District Chief Financial Officer Natwar M. Gandhi. (Harry Hamburg/AP )
D.C. tax officials, criticized earlier this year for reducing commercial property assessments by $2.6 billion, lowered other assessments by an additional $1.2 billion through little-known settlements with property owners who had appealed to D.C. Superior Court, records show.
The $2.6 billion in assessment reductions, first reported by The Washington Post in August, helped spark a contentious D.C. Council hearing in October, when members asked pointed questions about the tax office, which is overseen by Chief Financial Officer Natwar M. Gandhi. Those reductions represent a $48 million decrease in potential revenue for the 2012 tax year.
Before the council, Gandhi defended the $2.6 billion in reductions, saying they did not affect the tax base. The reductions were made before the cases were heard by the city’s independent appeals board, which Gandhi said had made similar cuts in other years.
“Whether the reductions came from settlements or contested cases, the results for the District were essentially the same,” Gandhi testified.
But Gandhi’s calculation did not include the $1.2 billion in assessment reductions approved this year in cases filed at Superior Court — almost as much as in the three previous years combined. The settlements require the city to issue at least $15 million in tax refunds.
The Post examined about 900 completed tax cases dating to 2009 to determine how often the city settled and by how much assessments had been reduced.
Including the court settlements, reductions from commercial appeals resolved in 2012 rose to $4.1 billion, The Post found. That compares with $1.4 billion in reduced valuations approved in 2011 and about $3.2 billion each in 2010 and 2009.
In a written statement, the tax office defended the court settlements, saying many of the cases had been filed in tax year 2010, when the economy was in a slump. Several tax lawyers said the District’s valuations were too high at that time and did not account for the impact of the recession. The tax office said the number of tax cases being appealed increased from 234 in 2007 to 762 in 2010.
“Assessments for 2010 were made as of January 1, 2009, right at the point of the collapse of the real estate market,” the tax office said. “As a result, it was a time of tremendous uncertainty as to the true market values of properties.

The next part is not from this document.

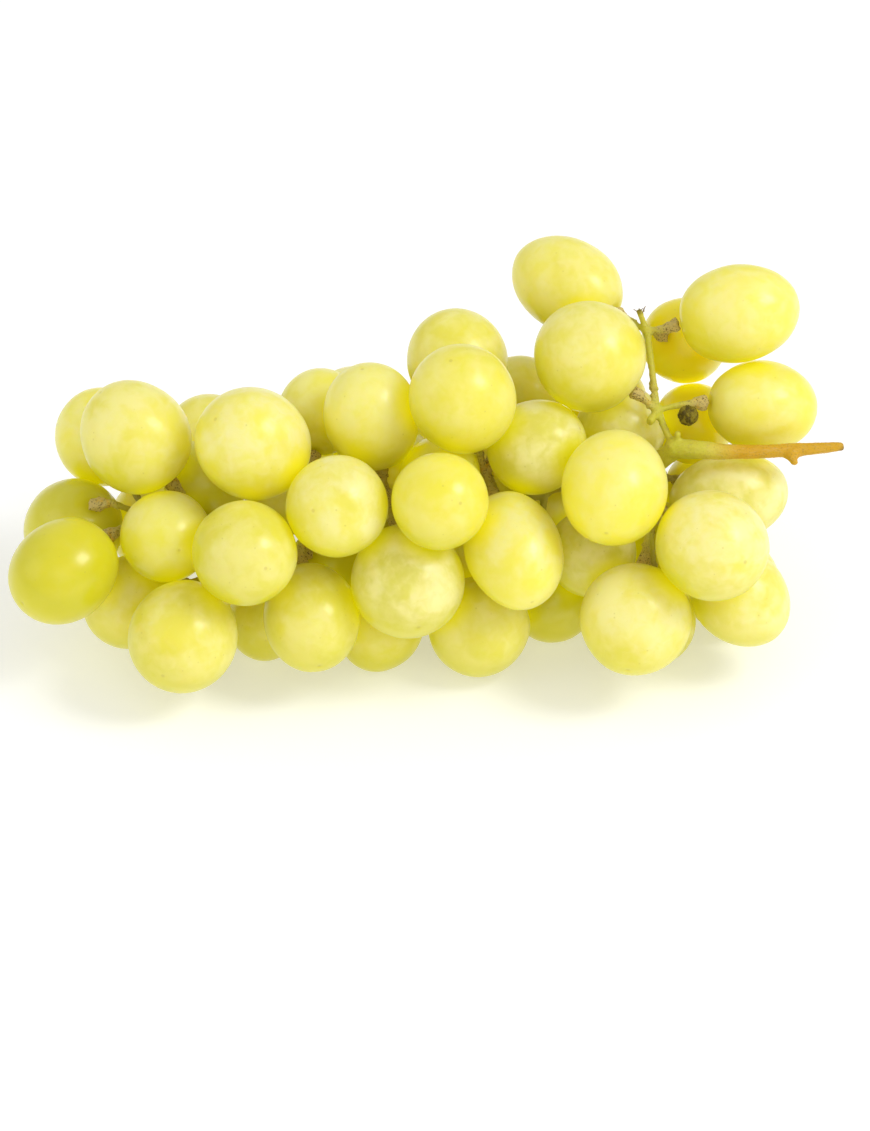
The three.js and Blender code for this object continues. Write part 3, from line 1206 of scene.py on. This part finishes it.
    def remeshed(self, mesh: bpy.types.Mesh, voxel: float, smoothing: int) -> bpy.types.Mesh:
        """Melts the parts of a mesh into one closed skin.

        Args:
            mesh: The overlapping parts, which are used up.
            voxel: The size of the skin's faces.
            smoothing: How many times it is smoothed.

        Returns:
            The one skin.
        """
        carrier = bpy.data.objects.new("stem_carrier", mesh)
        bpy.context.scene.collection.objects.link(carrier)
        melt = carrier.modifiers.new("melt", "REMESH")
        melt.mode = "VOXEL"
        melt.voxel_size = voxel
        melt.use_smooth_shade = True
        calm = carrier.modifiers.new("calm", "SMOOTH")
        calm.factor = 0.5
        calm.iterations = smoothing
        evaluated = carrier.evaluated_get(bpy.context.evaluated_depsgraph_get())
        skin = bpy.data.meshes.new_from_object(evaluated)
        bpy.data.objects.remove(carrier)
        bpy.data.meshes.remove(mesh)
        return skin

    def move_out(self, mesh: bpy.types.Mesh, lift: np.ndarray) -> None:
        """Moves each point out along its normal.

        Args:
            mesh: The mesh.
            lift: How far each point moves.
        """
        normals = np.empty(len(mesh.vertices) * 3)
        mesh.vertices.foreach_get("normal", normals)
        set_points(mesh, points_of(mesh) + normals.reshape(-1, 3) * lift[:, None])

    def bark_lift(self, points: np.ndarray) -> np.ndarray:
        """The height of the bark's low ridges and pits at each point.

        Args:
            points: The points of the bark.

        Returns:
            One height for each point.
        """
        ridges = [noise.noise(Vector(point)) for point in points * np.array(self.ridge_waves)]
        pits = [noise.noise(Vector(point)) for point in points * self.pit_waves]
        return (np.array(ridges) + self.pit_share * np.array(pits)) * self.bark_height

    def torn_fibres(self, place: np.ndarray, bark: bpy.types.Material) -> bpy.types.Mesh:
        """Stands torn fibres on the empty stub.

        Args:
            place: The top of the stub.
            bark: The bark material.

        Returns:
            The fibres.
        """
        chance = np.random.default_rng(self.seed)
        low = place - np.array([0.0, 0.0, self.fibre_root])
        roots = [tuple(low + chance.normal(0.0, self.fibre_spread, 3)) for _ in range(self.fibres)]
        base = bpy.data.meshes.new("fibre_roots")
        base.from_pydata(roots, [], [])
        values = {"Length": self.fibre_length, "Radius": self.fibre_radius, "Seed": self.seed, "Bark": bark}
        mesh = grown_mesh("stem_fibres", self.fibre_graph(), values, base)
        count = len(mesh.vertices)
        for name, value in (("warty", 1.0), ("woody", 0.6), ("dried", 0.8), ("inner", 0.0)):
            set_attribute(mesh, name, np.full(count, value))
        return mesh


@dataclass
class ShotBerry:
    """The little shrivelled berry that never grew."""

    fullness: float = 1.05
    dimple: float = 0.1
    wrinkle: float = 0.55
    wobble: float = 0.25
    seed: float = 7.3

    def build(self, form: BerryForm, skin: bpy.types.Material) -> None:
        """Builds the shrivelled berry in the place of its CAD node.

        Args:
            form: The berry's shape rule.
            skin: Its skin material.
        """
        low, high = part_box(SHOT_NODE)
        width = (high.x - low.x) * self.fullness
        values = {
            "Length": width * self.fullness,
            "Width": width,
            "Shoulder": 0.0,
            "Dimple": self.dimple,
            "Wobble": self.wobble,
            "Wrinkle": self.wrinkle,
            "Seed": self.seed,
            "Skin": skin,
        }
        mesh = grown_mesh("shot_berry_dried", form.tree, values)
        set_points(mesh, points_of(mesh) + np.array((low + high) / 2))
        add_piece("shot_berry_dried", mesh, SHOT_NODE)


# Studio


@dataclass(frozen=True)
class Softbox:
    """A square light that faces the bunch: the way to it, how far off, its side and its watts."""

    name: str
    way: tuple[float, float, float]
    away: float
    side: float
    power: float

    def hang(self, aim: Vector) -> None:
        """Hangs the light.

        Args:
            aim: What it faces.
        """
        lamp = bpy.data.lights.new(self.name, "AREA")
        lamp.shape = "SQUARE"
        lamp.size = self.side
        lamp.energy = self.power
        holder = bpy.data.objects.new(self.name, lamp)
        bpy.context.scene.collection.objects.link(holder)
        direction = Vector(self.way).normalized()
        holder.location = aim + direction * self.away
        holder.rotation_euler = direction.to_track_quat("Z", "Y").to_euler()


@dataclass
class Studio:
    """A white table in soft light, seen from a little above the front."""

    elevation: float = 35.0
    distance: float = 1.5
    aim: tuple[float, float, float] = (0.0015, -0.0080, 0.0209)
    lens: float = 299.0
    table_side: float = 6.0
    world_level: float = 0.57
    softboxes: tuple[Softbox, ...] = (
        Softbox("key", (0.63, -0.22, 0.74), 1.2, 0.42, 6.0),
        Softbox("fill", (-0.80, -0.266, 0.492), 1.0, 0.7, 1.3),
        Softbox("front", (0.15, -0.80, 0.60), 1.6, 0.9, 1.5),
    )

    def build(self) -> None:
        """Sets the table, the light and the camera."""
        self.lay_table()
        self.light()
        self.aim_camera()

    def lay_table(self) -> None:
        """Lays the white paper under the bunch."""
        half = self.table_side / 2
        corners = [(-half, -half, 0.0), (half, -half, 0.0), (half, half, 0.0), (-half, half, 0.0)]
        mesh = bpy.data.meshes.new("table")
        mesh.from_pydata(corners, [], [(0, 1, 2, 3)])
        mesh.materials.append(StudioPaper().material())
        table = bpy.data.objects.new("table", mesh)
        bpy.context.scene.collection.objects.link(table)

    def light(self) -> None:
        """Sets a white surround and hangs the softboxes."""
        world = bpy.data.worlds.new("surround")
        bpy.context.scene.world = world
        world.use_nodes = True
        graph = Graph(world.node_tree)
        glow = graph.node("ShaderNodeBackground", None, {"Color": (1, 1, 1, 1), "Strength": self.world_level})
        graph.node("ShaderNodeOutputWorld", None, {"Surface": glow["Background"]})
        for softbox in self.softboxes:
            softbox.hang(Vector(self.aim))

    def aim_camera(self) -> None:
        """Puts a long lens in front of the bunch."""
        tilt = math.radians(self.elevation)
        camera = bpy.data.cameras.new("camera")
        camera.lens = self.lens
        camera.sensor_width = 36.0
        camera.sensor_fit = "HORIZONTAL"
        camera.clip_end = 20.0
        holder = bpy.data.objects.new("camera", camera)
        bpy.context.scene.collection.objects.link(holder)
        holder.location = Vector(self.aim) + self.distance * Vector((0.0, -math.cos(tilt), math.sin(tilt)))
        holder.rotation_euler = (math.pi / 2 - tilt, 0.0, 0.0)
        scene = bpy.context.scene
        scene.camera = holder
        scene.view_settings.view_transform = "Standard"
        scene.view_settings.look = "None"


# The whole bunch


def main() -> None:
    """Builds the bunch in its studio."""
    logging.basicConfig(level=logging.INFO, format="%(message)s")
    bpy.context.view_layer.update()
    Studio().build()
    stem = Stem()
    berries = Berries()
    berries.read(stem.corners())
    form = BerryForm()
    berries.build(form, GrapeSkin().material())
    stem.build(berries.fruit, StemBark().material())
    ShotBerry().build(form, ShrivelledSkin().material())


if __name__ == "__main__":
    main()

This uncertainty created an unprecedented number of appeals, particularly as it relates to commercial real property.”
The D.C. Council has scheduled a second hearing for Thursday to explore tax office practices and other issues in Gandhi’s agency.
In an interview, D.C. Council member David A. Catania (I-At Large) said he had been unaware of the increase in settlements of appeals to Superior Court. He pointed out that Gandhi in the past had publicly criticized reductions made by the appeals board, saying that they hurt the tax base.

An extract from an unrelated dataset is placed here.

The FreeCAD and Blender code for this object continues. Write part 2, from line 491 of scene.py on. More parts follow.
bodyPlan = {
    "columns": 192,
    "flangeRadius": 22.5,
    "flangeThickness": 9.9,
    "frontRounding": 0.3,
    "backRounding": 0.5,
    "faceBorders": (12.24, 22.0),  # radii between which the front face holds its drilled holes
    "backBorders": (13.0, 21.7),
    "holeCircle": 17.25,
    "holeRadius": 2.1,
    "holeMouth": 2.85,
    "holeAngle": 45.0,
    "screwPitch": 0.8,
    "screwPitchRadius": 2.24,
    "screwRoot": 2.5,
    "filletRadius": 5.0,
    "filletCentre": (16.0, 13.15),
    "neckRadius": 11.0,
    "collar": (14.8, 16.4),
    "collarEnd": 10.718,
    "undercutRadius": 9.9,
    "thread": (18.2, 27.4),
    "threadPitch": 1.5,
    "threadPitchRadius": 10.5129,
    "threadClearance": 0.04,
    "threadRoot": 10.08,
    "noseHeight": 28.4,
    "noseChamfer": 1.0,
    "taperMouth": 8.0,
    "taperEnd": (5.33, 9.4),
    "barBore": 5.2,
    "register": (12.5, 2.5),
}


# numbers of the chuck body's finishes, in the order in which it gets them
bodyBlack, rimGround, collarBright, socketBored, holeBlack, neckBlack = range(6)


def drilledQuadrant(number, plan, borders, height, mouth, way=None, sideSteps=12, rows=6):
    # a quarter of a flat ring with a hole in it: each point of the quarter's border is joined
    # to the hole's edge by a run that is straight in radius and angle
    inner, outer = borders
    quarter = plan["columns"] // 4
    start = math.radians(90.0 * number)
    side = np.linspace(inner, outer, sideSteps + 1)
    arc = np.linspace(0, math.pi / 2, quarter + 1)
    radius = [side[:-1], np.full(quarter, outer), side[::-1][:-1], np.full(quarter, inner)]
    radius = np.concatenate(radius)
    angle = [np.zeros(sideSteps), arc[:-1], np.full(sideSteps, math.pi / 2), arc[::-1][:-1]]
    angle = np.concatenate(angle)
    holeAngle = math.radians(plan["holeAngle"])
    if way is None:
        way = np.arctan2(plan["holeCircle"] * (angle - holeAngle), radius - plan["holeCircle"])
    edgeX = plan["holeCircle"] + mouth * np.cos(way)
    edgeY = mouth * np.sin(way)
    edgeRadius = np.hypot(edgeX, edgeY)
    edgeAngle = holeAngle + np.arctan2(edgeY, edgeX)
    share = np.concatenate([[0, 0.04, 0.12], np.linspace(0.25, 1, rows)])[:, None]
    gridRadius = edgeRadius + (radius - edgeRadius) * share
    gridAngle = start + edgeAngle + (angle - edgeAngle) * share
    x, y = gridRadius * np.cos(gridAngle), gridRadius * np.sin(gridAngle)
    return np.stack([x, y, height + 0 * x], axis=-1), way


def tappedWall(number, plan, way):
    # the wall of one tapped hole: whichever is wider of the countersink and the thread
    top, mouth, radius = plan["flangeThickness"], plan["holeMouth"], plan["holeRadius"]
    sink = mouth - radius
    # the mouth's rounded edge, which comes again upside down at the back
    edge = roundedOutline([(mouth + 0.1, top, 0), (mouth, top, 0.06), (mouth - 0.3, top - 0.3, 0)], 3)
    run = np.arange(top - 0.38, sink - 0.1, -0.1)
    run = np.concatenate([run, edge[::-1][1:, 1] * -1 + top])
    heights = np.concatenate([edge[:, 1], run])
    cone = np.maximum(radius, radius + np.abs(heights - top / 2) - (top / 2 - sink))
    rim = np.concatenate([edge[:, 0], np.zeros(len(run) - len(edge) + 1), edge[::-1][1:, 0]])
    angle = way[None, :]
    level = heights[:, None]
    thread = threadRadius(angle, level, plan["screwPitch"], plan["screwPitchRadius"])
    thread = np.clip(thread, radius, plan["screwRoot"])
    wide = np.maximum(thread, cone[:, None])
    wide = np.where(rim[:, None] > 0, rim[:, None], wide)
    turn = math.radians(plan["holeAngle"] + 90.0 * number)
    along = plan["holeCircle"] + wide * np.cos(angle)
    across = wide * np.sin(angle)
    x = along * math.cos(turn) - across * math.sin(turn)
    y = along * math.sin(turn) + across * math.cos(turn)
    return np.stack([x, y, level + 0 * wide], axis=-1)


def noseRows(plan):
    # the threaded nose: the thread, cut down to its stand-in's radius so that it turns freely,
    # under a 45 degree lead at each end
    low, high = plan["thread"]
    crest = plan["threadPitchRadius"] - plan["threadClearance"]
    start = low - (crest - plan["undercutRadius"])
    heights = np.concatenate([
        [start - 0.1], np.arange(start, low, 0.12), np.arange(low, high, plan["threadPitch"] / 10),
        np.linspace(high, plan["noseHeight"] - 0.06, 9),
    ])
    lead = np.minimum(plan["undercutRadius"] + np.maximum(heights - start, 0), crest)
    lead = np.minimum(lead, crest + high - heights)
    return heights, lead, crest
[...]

Gandhi “was very aggressive, very aggressive a couple of years ago on this front,” Catania said. “I don’t know if there’s a change in policy. But keep in mind, this is absolutely a reversal. He’s all over the place. These kinds of things just cause people to wonder what’s going on.”
Gandhi did not respond to requests made to his office for an interview.
In its written response, the tax office said, “There was no change in philosophy or policy, just an effort to protect the revenue stream by minimizing risk and expense to the District.”
Appraiser negotiated deals
This year’s settlements were negotiated under then-chief appraiser Tony L. George, who was hired in late 2011. George resigned in October. The Post had reported that he had not disclosed to D.C. officials the termination of his contract as an assistant chief appraiser for Fulton County, Ga. His supervisors and several colleagues in Fulton told The Post that he had reduced assessments there without explanation.
George did not return calls and e-mails seeking comment.
Dozens of the court settlements were reached through a pilot program suggested by lawyers who represent commercial property owners and agreed to by the city, The Post found. Appeals usually go into court-supervised mediation, where lawyers trained in tax law facilitate negotiations.
Cases in the pilot program were resolved outside the mediation process, with tax office officials meeting with property owners and their attorneys in the agency’s offices in Southwest Washington. The D.C. attorney general’s office, which represents the tax office on appeals, sent an attorney to about half the sessions. The goal was to clear lingering cases and expedite the process, city officials said.
The attorney general’s office said about 125 cases were handled through the pilot program. The Post’s analysis found that the city this year negotiated more than 200 settlements overall.